Program Output With Program Running OpenCL Using GPU

On Machine With A Ryzen 5 2600 And A RX Vega 56; Array Length 100 Million

>>> OpenCL program compiler result message: - 

>>> Starting OpenCL parallelized bitonic sorting of doubles with 256 work-items per workgroup, sort descending...
Parallelized bitonic sort of 100000000 element(s) on OpenCL device took 2.494582 seconds

>>> Starting sorting doubles with serial bitonic sort on CPU, sort descending...
Serial bitonic sort on CPU of 100000000 element(s) in main memory took 62.986346 seconds

>>> Starting sorting of doubles with qsort on CPU, sort descending...
Qsort on CPU of 100000000 element(s) in main memory took 18.480286 seconds

>>> Verifying correctness of parallelized bitonic sort on OpenCL device...
Congratulations, both of your padded arrays are identical in content!
>>> Verifying correctness of serial bitonic sort in main memory...
Congratulations, both of your padded arrays are identical in content!

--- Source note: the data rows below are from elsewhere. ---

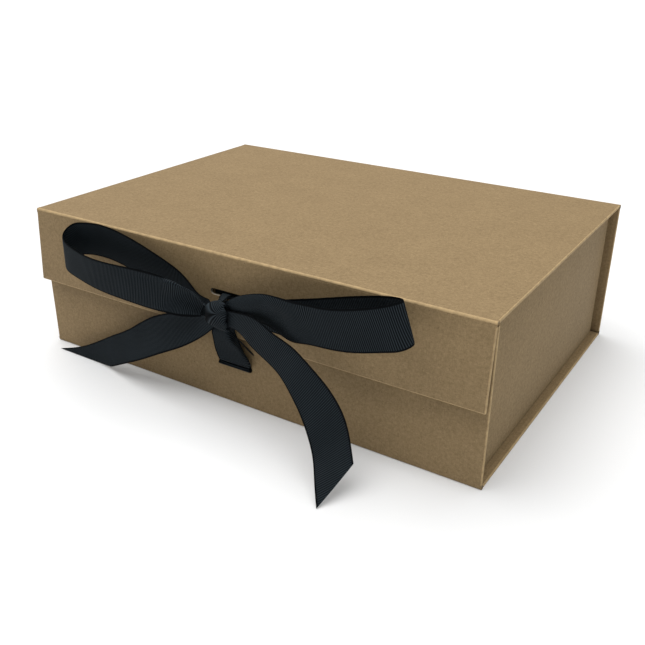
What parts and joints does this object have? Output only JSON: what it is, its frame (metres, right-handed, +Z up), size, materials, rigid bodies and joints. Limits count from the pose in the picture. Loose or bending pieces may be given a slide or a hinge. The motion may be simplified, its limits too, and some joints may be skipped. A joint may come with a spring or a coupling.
{
  "type": "gift box",
  "caption": "Shallow rectangular kraft-covered board gift box with a hinged lid, closing flap and ribbon bow tied through slots in the front.",
  "frame": {"origin": "centre of the case's underside, on the plane the box stands on", "axes": "+Z up, +X along the long side to the viewer's right, -Y towards the front with the flap and bow"},
  "size_m": [0.33, 0.292, 0.1101],
  "materials": {
    "greyboard": "solid recycled greyboard",
    "kraft": "matt brown kraft paper with fine fibre flecks",
    "kraft_inside": "smooth brown kraft paper",
    "plate": "bare steel disc",
    "tape": "double-sided adhesive tape",
    "grosgrain": "black ribbed grosgrain ribbon with a plain selvedge",
    "magnet": "nickel-plated disc"
  },
  "bodies": {
    "tray": {"base_board": "greyboard", "base_wrap": "kraft", "base_liner": "kraft_inside", "front_board": "greyboard", "front_wrap": "kraft", "front_liner": "kraft_inside", "spine_board": "greyboard", "spine_wrap": "kraft", "spine_liner": "kraft_inside", "left_side_board": "greyboard", "left_side_wrap": "kraft", "left_side_liner": "kraft_inside", "right_side_board": "greyboard", "right_side_wrap": "kraft", "right_side_liner": "kraft_inside", "front_plate_left": "plate", "front_plate_right": "plate", "front_fold": "kraft", "back_fold": "kraft", "lid_fold": "kraft", "tab_front_left": "kraft_inside", "tab_back_left": "kraft_inside", "tape_front_left": "tape", "tape_back_left": "tape", "hinge_left": "kraft_inside", "tab_front_right": "kraft_inside", "tab_back_right": "kraft_inside", "tape_front_right": "tape", "tape_back_right": "tape", "hinge_right": "kraft_inside", "ribbon_run": "grosgrain"},
    "lid": {"lid_board": "greyboard", "lid_wrap": "kraft", "lid_liner": "kraft_inside", "flap_fold": "kraft"},
    "flap": {"flap_board": "greyboard", "flap_wrap": "kraft", "flap_liner": "kraft_inside", "flap_magnet_left": "magnet", "flap_magnet_right": "magnet", "ribbon_lower_leg": "grosgrain", "ribbon_upper_leg": "grosgrain", "ribbon_knot": "grosgrain", "ribbon_loop_left": "grosgrain", "ribbon_loop_right": "grosgrain", "ribbon_tail_left": "grosgrain", "ribbon_tail_right": "grosgrain"}
  },
  "joints": [
    {"name": "lid_hinge", "type": "hinge", "parent": "tray", "child": "lid", "pos_m": [0, 0.1146, 0.0996], "axis": [-1, 0, 0], "range_deg": [0, 180], "deforming": ["lid_fold"]},
    {"name": "flap_hinge", "type": "hinge", "parent": "lid", "child": "flap", "pos_m": [0, -0.1146, 0.0996], "axis": [-1, 0, 0], "range_deg": [0, 90], "deforming": ["flap_fold"]}
  ]
}
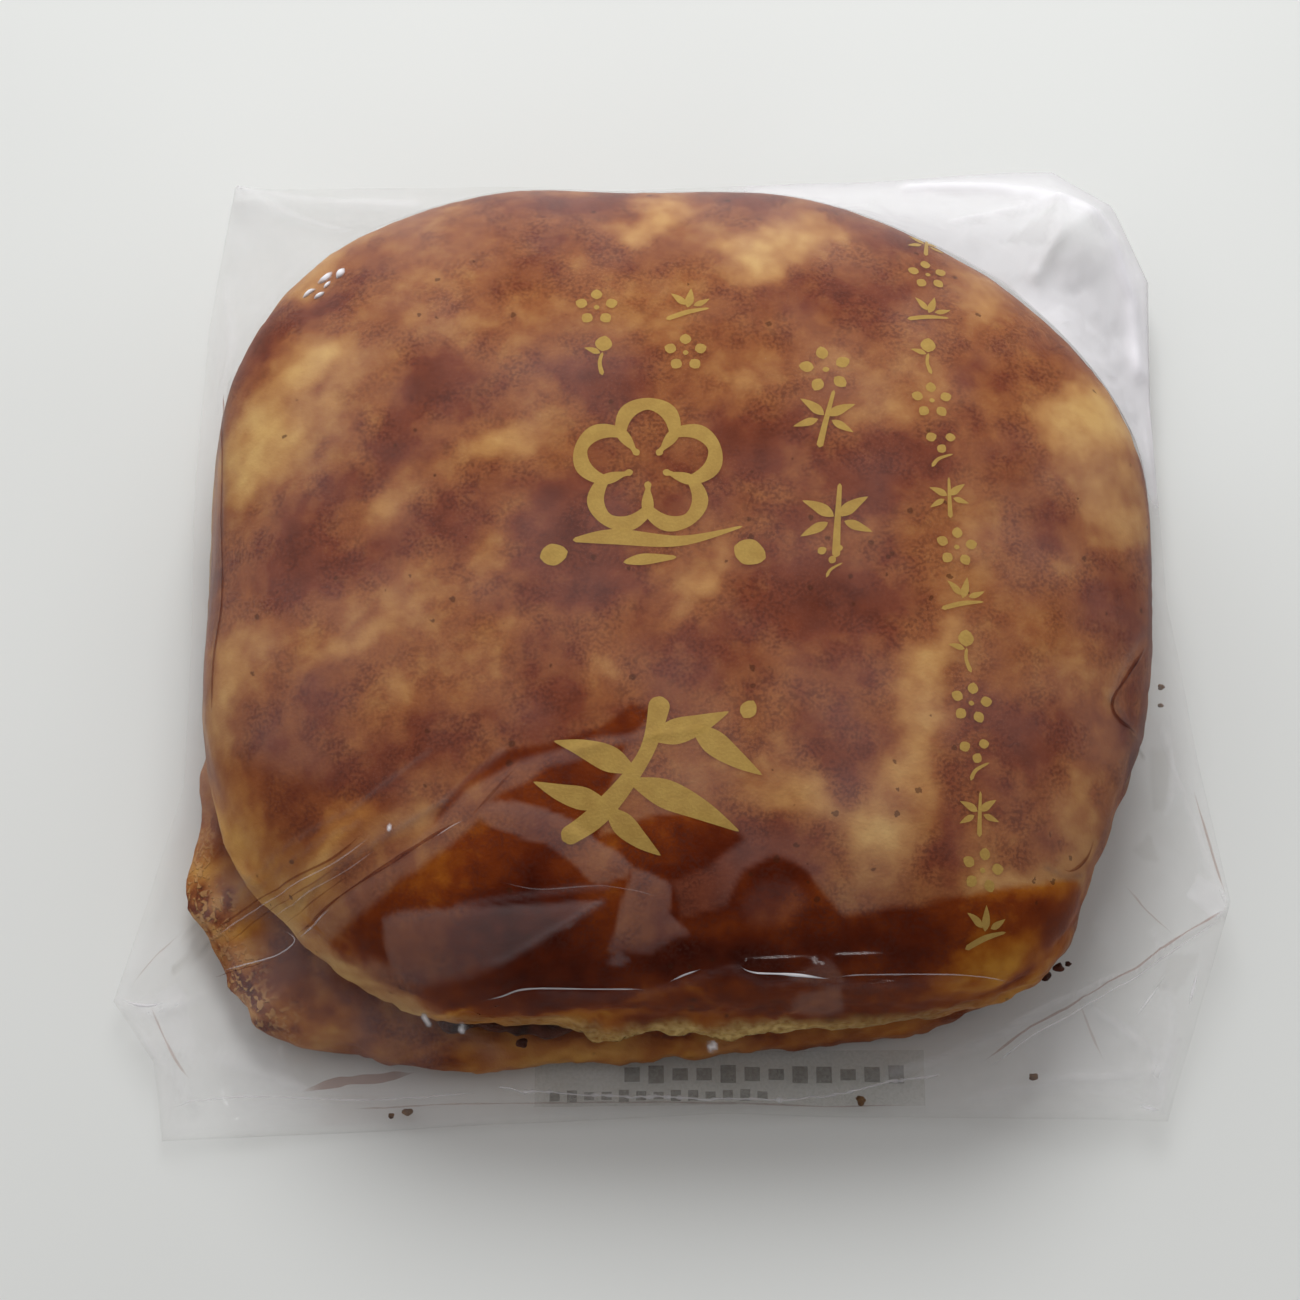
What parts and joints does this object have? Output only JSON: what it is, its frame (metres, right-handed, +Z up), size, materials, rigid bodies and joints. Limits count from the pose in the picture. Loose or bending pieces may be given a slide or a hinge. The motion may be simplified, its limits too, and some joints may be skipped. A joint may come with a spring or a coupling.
{
  "type": "dorayaki sealed in a clear film bag",
  "caption": "Round filled pancake sweet with a mottled brown top, sealed in a loose clear film bag with thin uneven corners; it lies flat.",
  "frame": {"origin": "on the table, under the middle of the bag's outline", "axes": "+Z up through the browned top, +Y towards the back edge of the bag, +X to the right as in the picture"},
  "size_m": [0.1052, 0.0988, 0.028],
  "materials": {
    "clear_film": "clear, glossy, creased",
    "browned_cake": "mottled brown griddled skin, satin under the film",
    "bean_paste": "dark red-brown sweet bean paste, moist",
    "gold_ink": "satin gold print"
  },
  "bodies": {
    "root": {"film_bag": "clear_film"}
  },
  "joints": []
}
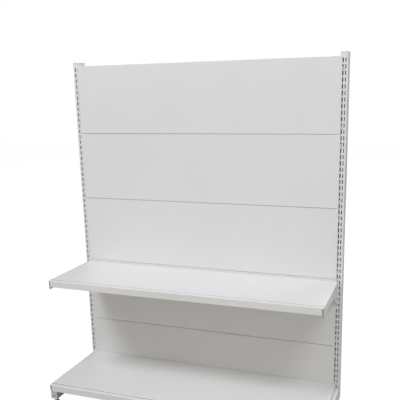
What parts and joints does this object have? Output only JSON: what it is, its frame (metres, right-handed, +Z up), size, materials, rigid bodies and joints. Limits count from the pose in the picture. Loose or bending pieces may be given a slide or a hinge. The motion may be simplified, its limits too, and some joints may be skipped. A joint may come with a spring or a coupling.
{
  "type": "gondola shelving unit",
  "caption": "Single-sided retail gondola bay with slotted uprights, hook-on back panels, a base shelf on feet and a bracketed upper shelf.",
  "frame": {"origin": "on the floor, at the centre of the bay's bounding box", "axes": "+Z up, -Y towards the shopper (the front), +X to the right of someone facing the back of the bay from the front"},
  "size_m": [1.23, 0.44, 1.5],
  "materials": {
    "powder_coated_steel": "satin light grey powder coat with fine orange peel",
    "cap_plastic": "moulded light grey plastic",
    "zinc_plated_steel": "bright zinc plate",
    "leveller_plastic": "moulded black plastic"
  },
  "bodies": {
    "frame": {"left_upright": "powder_coated_steel", "left_upright_cap": "cap_plastic", "right_upright": "powder_coated_steel", "right_upright_cap": "cap_plastic", "back_panel_1": "powder_coated_steel", "back_panel_2": "powder_coated_steel", "back_panel_3": "powder_coated_steel", "back_panel_4": "powder_coated_steel", "back_panel_5": "powder_coated_steel", "left_base_foot": "powder_coated_steel", "left_foot_end_plate": "powder_coated_steel", "left_foot_hook_plate": "powder_coated_steel", "left_foot_bolt": "zinc_plated_steel", "left_foot_thread_insert": "zinc_plated_steel", "left_upright_thread_insert": "zinc_plated_steel", "right_base_foot": "powder_coated_steel", "right_foot_end_plate": "powder_coated_steel", "right_foot_hook_plate": "powder_coated_steel", "right_foot_bolt": "zinc_plated_steel", "right_foot_thread_insert": "zinc_plated_steel", "right_upright_thread_insert": "zinc_plated_steel", "front_left_leveller_nut": "zinc_plated_steel", "front_right_leveller_nut": "zinc_plated_steel", "rear_left_leveller_nut": "zinc_plated_steel", "rear_right_leveller_nut": "zinc_plated_steel"},
    "base_shelf_body": {"base_shelf": "powder_coated_steel", "base_shelf_stiffener": "powder_coated_steel"},
    "upper_brackets": {"left_shelf_bracket": "powder_coated_steel", "right_shelf_bracket": "powder_coated_steel"},
    "upper_shelf_body": {"upper_shelf": "powder_coated_steel", "upper_shelf_stiffener": "powder_coated_steel"},
    "front_left_leveller_foot": {"front_left_leveller_pad": "leveller_plastic"},
    "front_left_leveller_screw": {"front_left_leveller_stud": "zinc_plated_steel"},
    "front_right_leveller_foot": {"front_right_leveller_pad": "leveller_plastic"},
    "front_right_leveller_screw": {"front_right_leveller_stud": "zinc_plated_steel"},
    "rear_left_leveller_foot": {"rear_left_leveller_pad": "leveller_plastic"},
    "rear_left_leveller_screw": {"rear_left_leveller_stud": "zinc_plated_steel"},
    "rear_right_leveller_foot": {"rear_right_leveller_pad": "leveller_plastic"},
    "rear_right_leveller_screw": {"rear_right_leveller_stud": "zinc_plated_steel"}
  },
  "joints": [
    {"name": "base_shelf_lift", "type": "slide", "parent": "frame", "child": "base_shelf_body", "axis": [0, 0, 1], "range_m": [0, 0.06]},
    {"name": "bracket_lift", "type": "slide", "parent": "frame", "child": "upper_brackets", "axis": [0, 0, 1], "range_m": [0, 0.008]},
    {"name": "upper_shelf_lift", "type": "slide", "parent": "upper_brackets", "child": "upper_shelf_body", "axis": [0, 0, 1], "range_m": [0, 0.06]},
    {"name": "front_left_leveller_travel", "type": "slide", "parent": "frame", "child": "front_left_leveller_foot", "axis": [0, 0, 1], "range_m": [-0.02, 0.006]},
    {"name": "front_left_leveller_turn", "type": "hinge", "parent": "front_left_leveller_foot", "child": "front_left_leveller_screw", "pos_m": [-0.6, -0.175, 0.03], "axis": [0, 0, 1], "range_deg": [-4800, 1440]},
    {"name": "front_right_leveller_travel", "type": "slide", "parent": "frame", "child": "front_right_leveller_foot", "axis": [0, 0, 1], "range_m": [-0.02, 0.006]},
    {"name": "front_right_leveller_turn", "type": "hinge", "parent": "front_right_leveller_foot", "child": "front_right_leveller_screw", "pos_m": [0.6, -0.175, 0.03], "axis": [0, 0, 1], "range_deg": [-4800, 1440]},
    {"name": "rear_left_leveller_travel", "type": "slide", "parent": "frame", "child": "rear_left_leveller_foot", "axis": [0, 0, 1], "range_m": [-0.02, 0.006]},
    {"name": "rear_left_leveller_turn", "type": "hinge", "parent": "rear_left_leveller_foot", "child": "rear_left_leveller_screw", "pos_m": [-0.6, 0.195, 0.03], "axis": [0, 0, 1], "range_deg": [-4800, 1440]},
    {"name": "rear_right_leveller_travel", "type": "slide", "parent": "frame", "child": "rear_right_leveller_foot", "axis": [0, 0, 1], "range_m": [-0.02, 0.006]},
    {"name": "rear_right_leveller_turn", "type": "hinge", "parent": "rear_right_leveller_foot", "child": "rear_right_leveller_screw", "pos_m": [0.6, 0.195, 0.03], "axis": [0, 0, 1], "range_deg": [-4800, 1440]}
  ],
  "couplings": [
    {"joint": "front_left_leveller_turn", "follows": "front_left_leveller_travel", "rad_per_m": 4188.8},
    {"joint": "front_right_leveller_turn", "follows": "front_right_leveller_travel", "rad_per_m": 4188.8},
    {"joint": "rear_left_leveller_turn", "follows": "rear_left_leveller_travel", "rad_per_m": 4188.8},
    {"joint": "rear_right_leveller_turn", "follows": "rear_right_leveller_travel", "rad_per_m": 4188.8}
  ]
}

On Machine With A Ryzen 5 2600 And A RX Vega 56; Array Length 500 Million

>>> OpenCL program compiler result message: - 

>>> Starting OpenCL parallelized bitonic sorting of doubles with 256 work-items per workgroup, sort descending...
Parallelized bitonic sort of 500000000 element(s) on OpenCL device took 11.263392 seconds

>>> Starting sorting doubles with serial bitonic sort on CPU, sort descending...
Serial bitonic sort on CPU of 500000000 element(s) in main memory took 300.024577 seconds

>>> Starting sorting of doubles with qsort on CPU, sort descending...
Qsort on CPU of 500000000 element(s) in main memory took 105.718650 seconds

>>> Verifying correctness of parallelized bitonic sort on OpenCL device...
Congratulations, both of your padded arrays are identical in content!
>>> Verifying correctness of serial bitonic sort in main memory...
Congratulations, both of your padded arrays are identical in content!

TODOs

  • Unit testing of both versions of bitonic sort with edge cases (e.g. array length of 1) and sorting duplicate numbers in an array.